>> START Source records

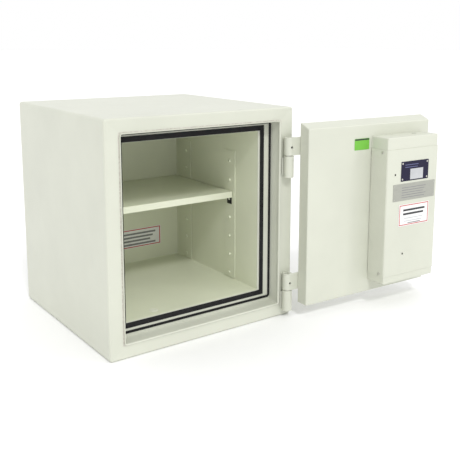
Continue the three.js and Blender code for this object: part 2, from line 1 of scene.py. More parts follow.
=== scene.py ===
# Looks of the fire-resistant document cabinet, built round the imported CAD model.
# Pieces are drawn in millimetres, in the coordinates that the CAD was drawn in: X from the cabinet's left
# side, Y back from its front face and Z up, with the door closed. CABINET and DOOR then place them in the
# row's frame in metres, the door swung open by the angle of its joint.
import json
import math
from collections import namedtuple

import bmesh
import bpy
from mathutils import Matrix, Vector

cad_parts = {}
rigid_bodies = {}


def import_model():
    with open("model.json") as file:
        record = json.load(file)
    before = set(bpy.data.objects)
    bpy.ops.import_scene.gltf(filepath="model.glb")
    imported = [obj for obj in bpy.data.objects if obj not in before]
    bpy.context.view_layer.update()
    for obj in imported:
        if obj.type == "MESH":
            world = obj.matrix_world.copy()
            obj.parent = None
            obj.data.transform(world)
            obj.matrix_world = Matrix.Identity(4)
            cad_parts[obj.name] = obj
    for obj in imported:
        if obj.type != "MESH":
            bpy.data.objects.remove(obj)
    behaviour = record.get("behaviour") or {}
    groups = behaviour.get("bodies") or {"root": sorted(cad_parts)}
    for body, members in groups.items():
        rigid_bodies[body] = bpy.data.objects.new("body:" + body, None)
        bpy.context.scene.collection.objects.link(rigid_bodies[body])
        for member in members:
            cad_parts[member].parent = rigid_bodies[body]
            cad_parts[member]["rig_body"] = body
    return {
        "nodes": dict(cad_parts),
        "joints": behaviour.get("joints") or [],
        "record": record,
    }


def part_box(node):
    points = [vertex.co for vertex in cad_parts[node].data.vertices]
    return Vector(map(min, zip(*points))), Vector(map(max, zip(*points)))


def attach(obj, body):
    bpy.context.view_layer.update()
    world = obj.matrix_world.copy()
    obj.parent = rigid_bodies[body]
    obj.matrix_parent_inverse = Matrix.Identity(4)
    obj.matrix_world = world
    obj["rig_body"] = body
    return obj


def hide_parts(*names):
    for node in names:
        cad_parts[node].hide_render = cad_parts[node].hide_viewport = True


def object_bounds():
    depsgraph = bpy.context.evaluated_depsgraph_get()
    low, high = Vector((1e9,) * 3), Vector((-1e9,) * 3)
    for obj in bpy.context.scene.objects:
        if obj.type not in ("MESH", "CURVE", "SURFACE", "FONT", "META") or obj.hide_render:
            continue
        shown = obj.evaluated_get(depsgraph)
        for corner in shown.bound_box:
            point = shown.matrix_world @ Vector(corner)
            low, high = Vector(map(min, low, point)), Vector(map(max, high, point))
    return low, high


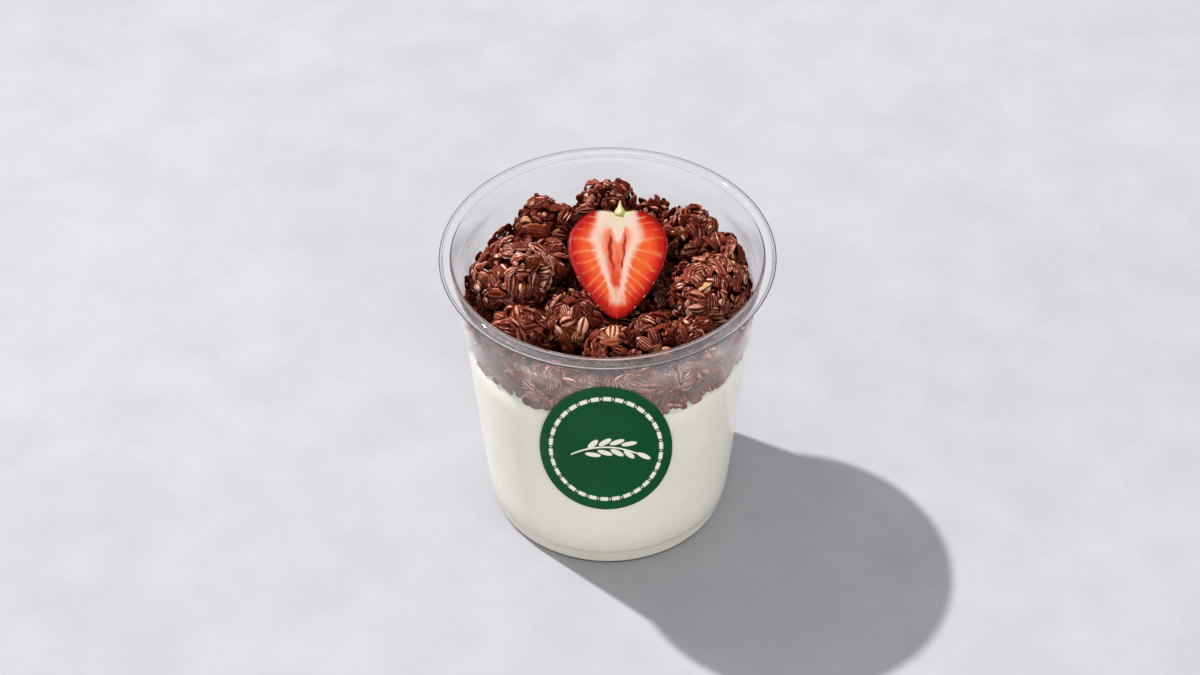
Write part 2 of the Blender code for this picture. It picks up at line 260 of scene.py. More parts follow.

>> END Source records

Instructions for the task:
Return a word-for-word copy of the lines from the beginning of the listing to the line holding "cad_parts[member].parent = rigid_bodies[body]", both kept.

Solution to this problem:
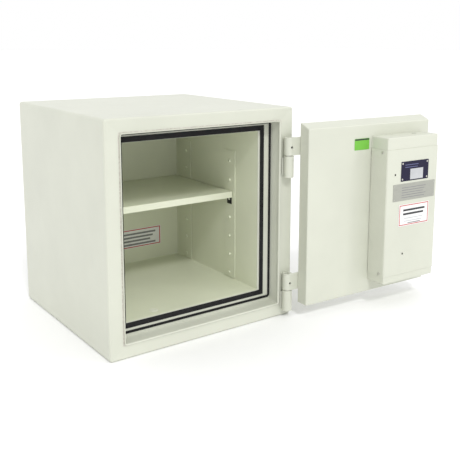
Continue the three.js and Blender code for this object: part 2, from line 1 of scene.py. More parts follow.
=== scene.py ===
# Looks of the fire-resistant document cabinet, built round the imported CAD model.
# Pieces are drawn in millimetres, in the coordinates that the CAD was drawn in: X from the cabinet's left
# side, Y back from its front face and Z up, with the door closed. CABINET and DOOR then place them in the
# row's frame in metres, the door swung open by the angle of its joint.
import json
import math
from collections import namedtuple

import bmesh
import bpy
from mathutils import Matrix, Vector

cad_parts = {}
rigid_bodies = {}


def import_model():
    with open("model.json") as file:
        record = json.load(file)
    before = set(bpy.data.objects)
    bpy.ops.import_scene.gltf(filepath="model.glb")
    imported = [obj for obj in bpy.data.objects if obj not in before]
    bpy.context.view_layer.update()
    for obj in imported:
        if obj.type == "MESH":
            world = obj.matrix_world.copy()
            obj.parent = None
            obj.data.transform(world)
            obj.matrix_world = Matrix.Identity(4)
            cad_parts[obj.name] = obj
    for obj in imported:
        if obj.type != "MESH":
            bpy.data.objects.remove(obj)
    behaviour = record.get("behaviour") or {}
    groups = behaviour.get("bodies") or {"root": sorted(cad_parts)}
    for body, members in groups.items():
        rigid_bodies[body] = bpy.data.objects.new("body:" + body, None)
        bpy.context.scene.collection.objects.link(rigid_bodies[body])
        for member in members:
            cad_parts[member].parent = rigid_bodies[body]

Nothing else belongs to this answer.